• [Description of the task]
Will you quote precisely the lines that run from the top of the material below to the line containing "GIRDLE_DIP = (0.009, 0, 0, 0, 0, 0, 0, 0)", both ends included?

# # # # # # #

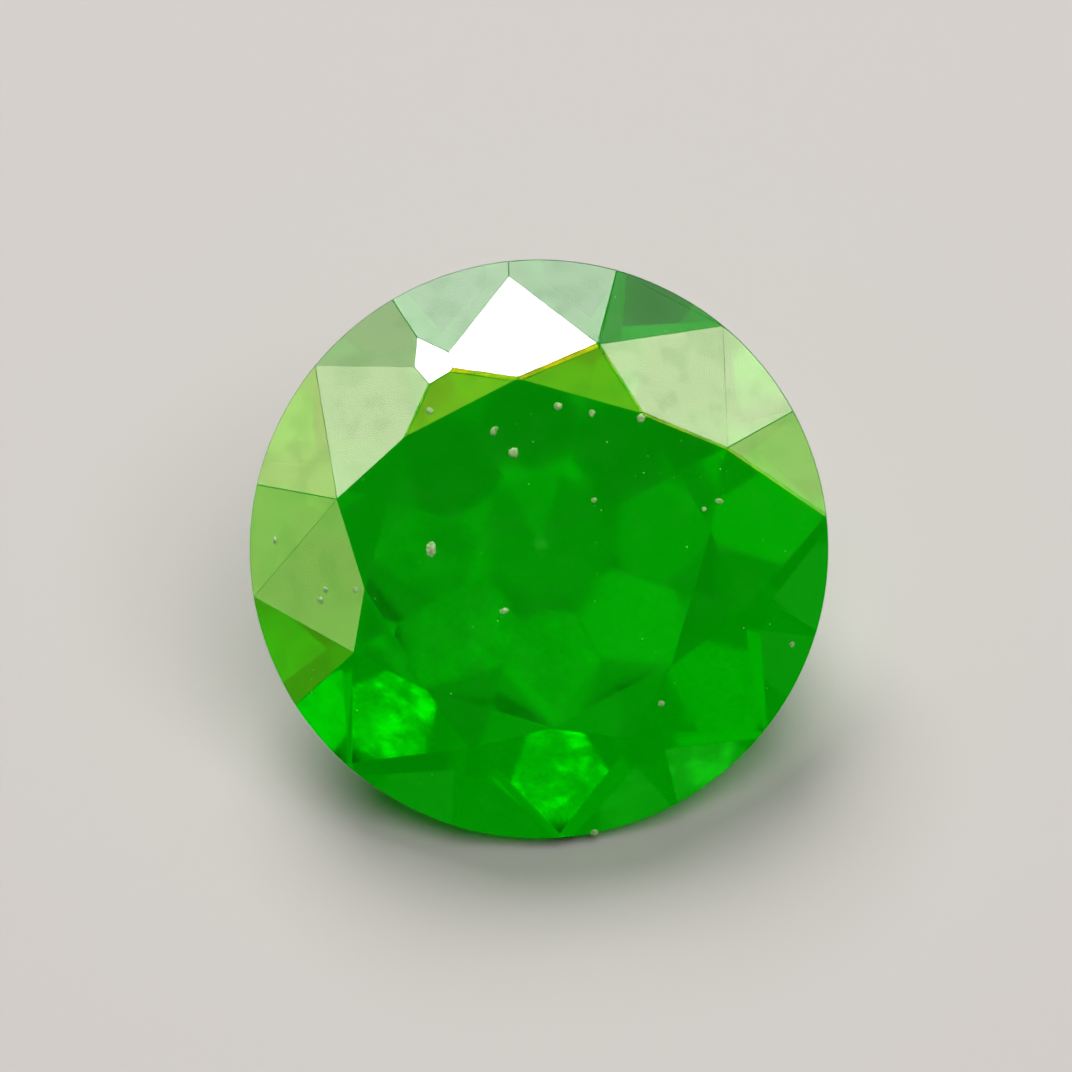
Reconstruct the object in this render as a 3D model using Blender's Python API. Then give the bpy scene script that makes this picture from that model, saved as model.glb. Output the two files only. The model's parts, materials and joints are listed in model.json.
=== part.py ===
"""A round brilliant-cut demantoid garnet, lying on one facet of its pavilion.

The stone is cut as a lapidary cuts it. A round blank is ground flat by flat, each flat through the
points where it has to meet its neighbours. The finished stone is then tipped over onto the facet
that it rests on, so that its crown leans towards -Y.

Bearings are in degrees clockwise from the top of the stone, seen from the table. Radii are shares
of the girdle's radius. The crown's meet points follow the real stone, which was cut by hand and is
a little uneven. The pavilion can't be seen, so it is regular.
"""

import math

import bmesh
import bpy
from mathutils import Matrix, Vector

MM = 0.001
STONE = "demantoid_garnet"

# Driving sizes
GIRDLE_DIAMETER = 3.0 * MM
GIRDLE_THICKNESS = 0.11 * MM
GIRDLE_SIDES = 128
CROWN_ANGLE = 37.0
PAVILION_ANGLE = 41.0
CULET_RADIUS = 0.02

# The lower girdle facets are short, as on many coloured stones, so the main facet below is wide enough
# for the stone to lie on
LOWER_GIRDLE_MEET = 0.56

# The eight kites start at the top and go clockwise. Each step of the index is 45 degrees.
FACETS = 8
STEP = 360.0 / FACETS

# How far each meet point is from its regular bearing, in degrees, kite by kite
KITE_TIP_DRIFT = (-0.6, -0.3, -1.3, -0.6, 2.2, 2.4, -4.0, -0.1)
TABLE_CORNER_DRIFT = (-0.6, -2.4, -2.0, 0.4, 1.0, -1.0, -6.4, 1.8)
GIRDLE_BREAK_DRIFT = (-1.4, -0.6, 0.5, 0.8, -1.0, -4.6, -4.1, -2.4)

# How far the girdle's edge dips at each kite's tip, where the facets beside it are cut lower. The top
# kite stops a little short of the girdle for that reason.
GIRDLE_DIP = (0.009, 0, 0, 0, 0, 0, 0, 0)

# How far out each star facet's tip lies, between one kite and the next
STAR_TIP_RADIUS = (0.745, 0.745, 0.735, 0.725, 0.712, 0.718, 0.710, 0.722)
TABLE_RADIUS = 0.601

# Grinding: a point this close to the wheel is already on it
TOUCH = 1e-7

GIRDLE_RADIUS = GIRDLE_DIAMETER / 2
GIRDLE_TOP = GIRDLE_THICKNESS / 2
GIRDLE_BOTTOM = -GIRDLE_THICKNESS / 2
CROWN_SLOPE = math.tan(math.radians(CROWN_ANGLE))
PAVILION_SLOPE = math.tan(math.radians(PAVILION_ANGLE))
TABLE_HEIGHT = GIRDLE_TOP + GIRDLE_RADIUS * (1 - TABLE_RADIUS) * CROWN_SLOPE
CULET_HEIGHT = GIRDLE_BOTTOM - GIRDLE_RADIUS * (1 - CULET_RADIUS) * PAVILION_SLOPE

# An edge flatter than this is only the girdle's own roundness, and isn't the edge of a facet
ROUNDNESS_ANGLE = math.radians(360.0 / GIRDLE_SIDES + 1.0)

GARNET_GREEN = (0.02, 0.42, 0.02, 1.0)
GARNET_IOR = 1.88
POLISHED = 0.03


def outward(bearing):
    """The level direction that a bearing points in."""
    angle = math.radians(bearing)
    return Vector((math.sin(angle), math.cos(angle), 0))


def meet_point(bearing, radius, height):
    point = outward(bearing) * radius * GIRDLE_RADIUS
    point.z = height
    return point


def plane_of(first, second, third):
    """A plane through three points, as (point, normal), facing away from the middle of the stone."""
    normal = (second - first).cross(third - first).normalized()
    return (first, normal) if normal.dot(first) > 0 else (first, -normal)


def kite_plane(bearing, slope, rim_height):
    """A main facet, which touches the girdle's edge at one point and climbs by the slope."""
    normal = outward(bearing) * abs(slope)
    normal.z = math.copysign(1.0, slope)
    return meet_point(bearing, 1.0, rim_height), normal.normalized()


def point_on_both(first, second, radius, bearing_guess):
    """Where two planes cross at a radius, on the side that the guess is on."""
    along = first[1].cross(second[1]).normalized()
    base = first[0].copy()
    across = along.cross(first[1]).normalized()
    base += across * (second[0] - base).dot(second[1]) / across.dot(second[1])
    flat_along = Vector((along.x, along.y))
    flat_base = Vector((base.x, base.y))
    reach = radius * GIRDLE_RADIUS
    a = flat_along.length_squared
    b = flat_base.dot(flat_along)
    c = flat_base.length_squared - reach * reach
    root = math.sqrt(b * b - a * c)
    crossings = [base + along * ((-b + sign * root) / a) for sign in (1, -1)]
    return max(crossings, key=lambda point: point.dot(outward(bearing_guess)))


def crown_planes():
    """The table and the crown's kites, stars and upper girdle facets."""
    kite_bearings = [i * STEP + KITE_TIP_DRIFT[i] for i in range(FACETS)]
    kites = [kite_plane(bearing, CROWN_SLOPE, GIRDLE_TOP) for bearing in kite_bearings]
    tips = [
        meet_point(bearing, 1.0, GIRDLE_TOP - dip * GIRDLE_RADIUS)
        for bearing, dip in zip(kite_bearings, GIRDLE_DIP)
    ]
    corners = []
    for i in range(FACETS):
        bearing = i * STEP + TABLE_CORNER_DRIFT[i]
        aside = math.radians(bearing - kite_bearings[i])
        corners.append(meet_point(bearing, TABLE_RADIUS / math.cos(aside), TABLE_HEIGHT))
    planes = [(Vector((0, 0, TABLE_HEIGHT)), Vector((0, 0, 1)))]
    planes += kites
    for i in range(FACETS):
        following = (i + 1) % FACETS
        between = (i + 0.5) * STEP
        star_tip = point_on_both(kites[i], kites[following], STAR_TIP_RADIUS[i], between)
        girdle_break = meet_point(between + GIRDLE_BREAK_DRIFT[i], 1.0, GIRDLE_TOP)
        planes.append(plane_of(corners[i], corners[following], star_tip))
        planes.append(plane_of(star_tip, tips[i], girdle_break))
        planes.append(plane_of(star_tip, girdle_break, tips[following]))
    return planes


def pavilion_planes():
    """The culet and the pavilion's main and lower girdle facets."""
    mains = [kite_plane(i * STEP, -PAVILION_SLOPE, GIRDLE_BOTTOM) for i in range(FACETS)]
    planes = [(Vector((0, 0, CULET_HEIGHT)), Vector((0, 0, -1)))]
    planes += mains
    for i in range(FACETS):
        following = (i + 1) % FACETS
        between = (i + 0.5) * STEP
        inner = point_on_both(mains[i], mains[following], LOWER_GIRDLE_MEET, between)
        girdle_break = meet_point(between, 1.0, GIRDLE_BOTTOM)
        for tip_bearing in (i * STEP, (i + 1) * STEP):
            planes.append(plane_of(inner, meet_point(tip_bearing, 1.0, GIRDLE_BOTTOM), girdle_break))
    return planes


def grind(stone, point, normal):
    """Grinds away all that is outside one plane and closes the flat that this leaves."""
    everything = stone.verts[:] + stone.edges[:] + stone.faces[:]
    cut = bmesh.ops.bisect_plane(
        stone, geom=everything, dist=TOUCH, plane_co=point, plane_no=normal, clear_outer=True
    )
    rim = [item for item in cut["geom_cut"] if isinstance(item, bmesh.types.BMEdge)]
    bmesh.ops.contextual_create(stone, geom=[edge for edge in rim if edge.is_boundary])


def cut_stone():
    """The whole stone, table up, with the middle of the girdle at the origin."""
    stone = bmesh.new()
    bmesh.ops.create_cone(
        stone,
        cap_ends=True,
        segments=GIRDLE_SIDES,
        radius1=GIRDLE_RADIUS,
        radius2=GIRDLE_RADIUS,
        depth=2 * GIRDLE_DIAMETER,
    )
    for point, normal in crown_planes() + pavilion_planes():
        grind(stone, point, normal)
    bmesh.ops.recalc_face_normals(stone, faces=stone.faces[:])
    return stone


def lay_down(stone):
    """Tips the stone onto its lowest main facet, and puts the middle of what it covers at the origin."""
    bmesh.ops.transform(
        stone, matrix=Matrix.Rotation(math.radians(PAVILION_ANGLE), 4, "X"), verts=stone.verts[:]
    )
    spans = [[vertex.co[axis] for vertex in stone.verts] for axis in range(3)]
    middle = [(min(span) + max(span)) / 2 for span in spans]
    middle[2] = min(spans[2])
    bmesh.ops.translate(stone, vec=-Vector(middle), verts=stone.verts[:])


def garnet_material():
    material = bpy.data.materials.new("garnet")
    material.use_nodes = True
    shader = material.node_tree.nodes["Principled BSDF"]
    shader.inputs["Base Color"].default_value = GARNET_GREEN
    shader.inputs["Roughness"].default_value = POLISHED
    shader.inputs["Metallic"].default_value = 0.0
    shader.inputs["IOR"].default_value = GARNET_IOR
    shader.inputs["Transmission Weight"].default_value = 1.0
    return material


def main():
    for leftover in list(bpy.data.objects):
        bpy.data.objects.remove(leftover)
    collection = bpy.data.collections.new(STONE)
    bpy.context.scene.collection.children.link(collection)
    stone = cut_stone()
    lay_down(stone)
    mesh = bpy.data.meshes.new(STONE)
    stone.to_mesh(mesh)
    stone.free()
    mesh.shade_smooth()
    mesh.set_sharp_from_angle(angle=ROUNDNESS_ANGLE)
    mesh.materials.append(garnet_material())
    collection.objects.link(bpy.data.objects.new(STONE, mesh))


main()
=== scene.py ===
"""The looks of a round brilliant-cut demantoid garnet, which lies on one facet of its pavilion.

Lengths are in metres. Bearings are in degrees clockwise from the top of the stone, seen from the
table. The stone's own directions are its axis, which runs out of the table, its top, which is the
direction of bearing 0 in the plane of the girdle, and +X, which is the direction of bearing 90.
"""

import json
import math
import random

import bmesh
import bpy
from mathutils import Matrix, Vector, geometry, noise


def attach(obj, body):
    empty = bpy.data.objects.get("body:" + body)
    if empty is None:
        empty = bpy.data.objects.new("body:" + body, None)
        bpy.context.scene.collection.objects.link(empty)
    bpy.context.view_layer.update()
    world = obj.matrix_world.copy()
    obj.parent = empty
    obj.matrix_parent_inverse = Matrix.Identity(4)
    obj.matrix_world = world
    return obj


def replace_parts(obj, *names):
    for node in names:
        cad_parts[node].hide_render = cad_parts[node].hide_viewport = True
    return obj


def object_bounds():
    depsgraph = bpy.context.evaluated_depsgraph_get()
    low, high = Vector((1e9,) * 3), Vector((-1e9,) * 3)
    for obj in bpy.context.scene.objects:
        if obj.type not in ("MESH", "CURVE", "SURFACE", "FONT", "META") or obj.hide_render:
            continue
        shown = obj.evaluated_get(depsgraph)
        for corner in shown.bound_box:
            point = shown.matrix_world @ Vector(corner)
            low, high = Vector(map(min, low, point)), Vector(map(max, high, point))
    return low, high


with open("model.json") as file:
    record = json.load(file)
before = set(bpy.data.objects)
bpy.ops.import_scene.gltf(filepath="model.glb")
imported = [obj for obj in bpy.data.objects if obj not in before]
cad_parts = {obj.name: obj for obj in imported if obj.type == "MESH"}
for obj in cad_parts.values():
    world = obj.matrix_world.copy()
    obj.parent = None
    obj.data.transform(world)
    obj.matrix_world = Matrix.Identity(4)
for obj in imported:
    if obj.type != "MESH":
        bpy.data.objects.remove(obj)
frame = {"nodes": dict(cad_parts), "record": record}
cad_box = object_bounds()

MM = 0.001
MICRON = 1e-6
NODE = "demantoid_garnet"

# The stone's own directions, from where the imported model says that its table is
MOUNTS = {mount["name"]: mount for mount in frame["record"]["mounts"]}
AXIS = Vector(MOUNTS["table"]["axis"]).normalized()
RIGHT = Vector((1, 0, 0))
TOP = AXIS.cross(RIGHT).normalized()

# The girdle
GIRDLE_RADIUS = (cad_box[1].x - cad_box[0].x) / 2
GIRDLE_SIDES = 384

# A face whose normal is this square to the axis, as a cosine, is part of the girdle
GIRDLE_LEAN = 0.3

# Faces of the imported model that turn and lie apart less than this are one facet
SAME_FACET = math.radians(4.0)
SAME_FACET_GAP = 2 * MICRON
SAME_POINT = 0.1 * MICRON
FLAT = math.radians(0.3)
SMALLEST_FACET = 2000 * MICRON**2

# Grinding: a point this close to the wheel is already on it
TOUCH = 1e-9

# Every edge is rounded over this width, apart from those that are only the girdle's own roundness
EDGE_WIDTH = 5.5 * MICRON
EDGE_STEPS = 2
SHORTEST_EDGE = 9 * MICRON
ROUNDNESS = math.radians(360 / GIRDLE_SIDES + 0.6)

# Corners that are worn flat: pixel in the photograph, bearing, degrees off the axis, depth
WORN_CORNERS = ((433, 354, 336, 37.5, 8.5 * MICRON),)

# The pavilion's top facet, as bearing and degrees off the axis, and how far it is off a regular cut
BACK_FACET = (0, 139)
BACK_FACET_STEEPER = math.radians(0.10)
BACK_FACET_TURN = math.radians(0.35)

# The garnet. Of each colour it absorbs, per metre, DEPTH_OF_GREEN times what GREEN lacks of it.
IOR = 1.88
GREEN = (0.0, 0.955, 0.0, 1)
DEPTH_OF_GREEN = 2000

# Its surface: how rough each part is, smears from handling, and the faint ripple that polishing leaves
CROWN_FINISH = 0.09
PAVILION_FINISH = 0.03
WORN_FINISH = 0.36
GIRDLE_FINISH = 0.4
SMEARS_PER_METRE = 6500
SMEAR_EDGE = (0.46, 0.62)
SMEAR_ROUGHNESS = 0.052
RIPPLES_PER_METRE = 7000
RIPPLE_HEIGHT = 0.12 * MICRON

# The photograph's frame is 1072 pixels square
PHOTO_SIZE = 1072
STONE_CENTRE_PX = (539, 549)
STONE_WIDTH_PX = 578.5
TABLE_LEAN_LEFT = math.radians(1.7)
TABLE_LEAN_DOWN = math.radians(2.2)
STONE_TURN = math.radians(5.5)
CAMERA_DISTANCE = 60 * MM
LIGHT_DISTANCE = 120 * MM
SENSOR_WIDTH = 36.0
NEAREST_SEEN = 1 * MM
FURTHEST_SEEN = 1.0

# The larger grains of dust: pixel in the photograph, width and height in pixels, turn in degrees
GRAINS = (
    (514, 453, 10, 9, 20),
    (431, 549, 9, 15, 10),
    (326, 590, 6, 7, -25),
    (321, 600, 7, 7, 15),
    (356, 590, 6, 5, 0),
    (504, 611, 9, 5, -15),
    (661, 703, 7, 6, 0),
    (792, 644, 6, 6, 0),
    (594, 500, 5, 5, 0),
    (719, 501, 9, 5, 5),
    (558, 406, 8, 7, 0),
    (592, 413, 6, 7, 0),
    (641, 418, 8, 8, 0),
    (494, 431, 6, 9, 30),
    (275, 540, 5, 8, -20),
    (430, 411, 7, 7, 40),
    (594, 832, 8, 8, 0),
    (704, 509, 5, 4, 0),
)
GRAIN_THICKNESS = 0.45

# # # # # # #

• [Solution for this task]
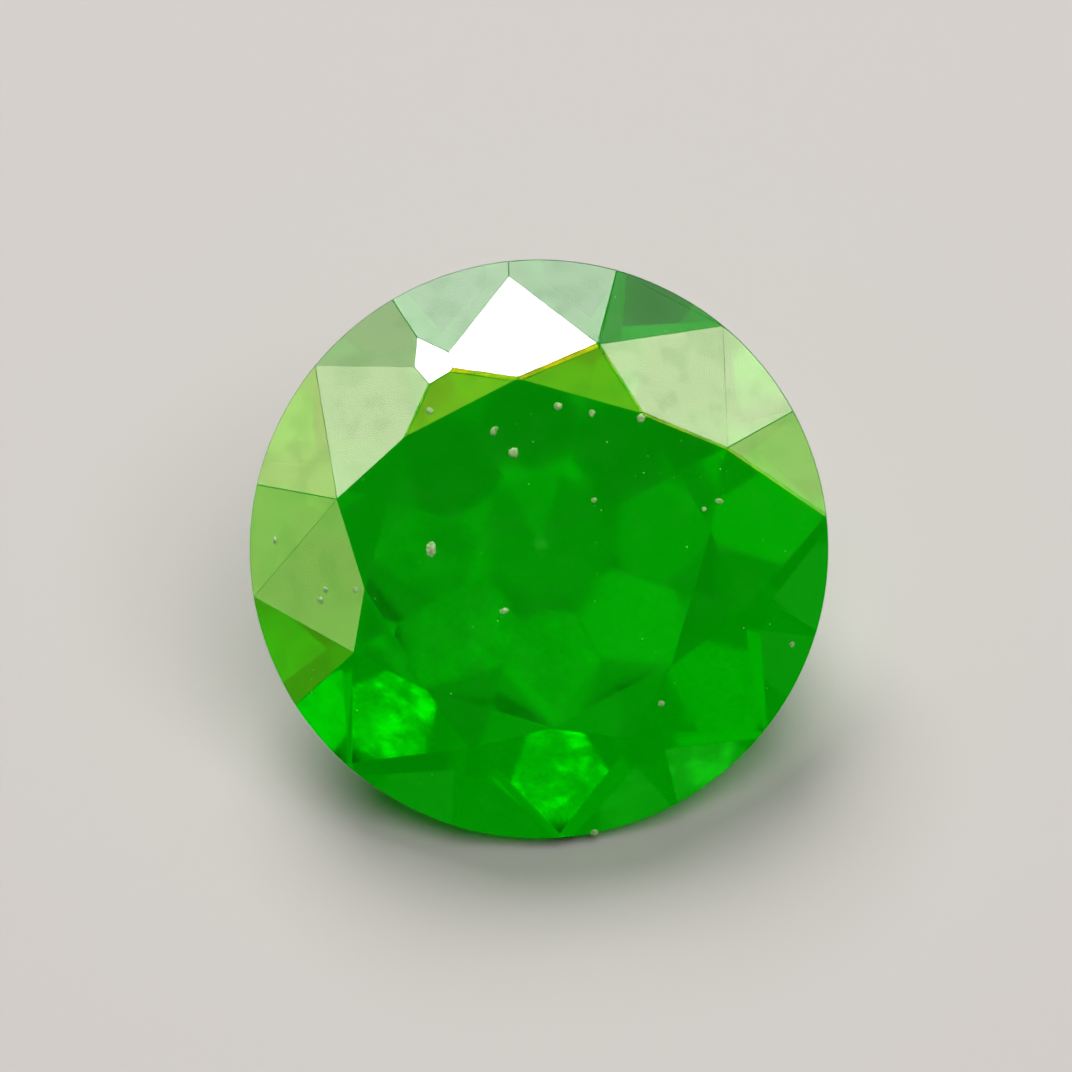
Reconstruct the object in this render as a 3D model using Blender's Python API. Then give the bpy scene script that makes this picture from that model, saved as model.glb. Output the two files only. The model's parts, materials and joints are listed in model.json.
=== part.py ===
"""A round brilliant-cut demantoid garnet, lying on one facet of its pavilion.

The stone is cut as a lapidary cuts it. A round blank is ground flat by flat, each flat through the
points where it has to meet its neighbours. The finished stone is then tipped over onto the facet
that it rests on, so that its crown leans towards -Y.

Bearings are in degrees clockwise from the top of the stone, seen from the table. Radii are shares
of the girdle's radius. The crown's meet points follow the real stone, which was cut by hand and is
a little uneven. The pavilion can't be seen, so it is regular.
"""

import math

import bmesh
import bpy
from mathutils import Matrix, Vector

MM = 0.001
STONE = "demantoid_garnet"

# Driving sizes
GIRDLE_DIAMETER = 3.0 * MM
GIRDLE_THICKNESS = 0.11 * MM
GIRDLE_SIDES = 128
CROWN_ANGLE = 37.0
PAVILION_ANGLE = 41.0
CULET_RADIUS = 0.02

# The lower girdle facets are short, as on many coloured stones, so the main facet below is wide enough
# for the stone to lie on
LOWER_GIRDLE_MEET = 0.56

# The eight kites start at the top and go clockwise. Each step of the index is 45 degrees.
FACETS = 8
STEP = 360.0 / FACETS

# How far each meet point is from its regular bearing, in degrees, kite by kite
KITE_TIP_DRIFT = (-0.6, -0.3, -1.3, -0.6, 2.2, 2.4, -4.0, -0.1)
TABLE_CORNER_DRIFT = (-0.6, -2.4, -2.0, 0.4, 1.0, -1.0, -6.4, 1.8)
GIRDLE_BREAK_DRIFT = (-1.4, -0.6, 0.5, 0.8, -1.0, -4.6, -4.1, -2.4)

# How far the girdle's edge dips at each kite's tip, where the facets beside it are cut lower. The top
# kite stops a little short of the girdle for that reason.
GIRDLE_DIP = (0.009, 0, 0, 0, 0, 0, 0, 0)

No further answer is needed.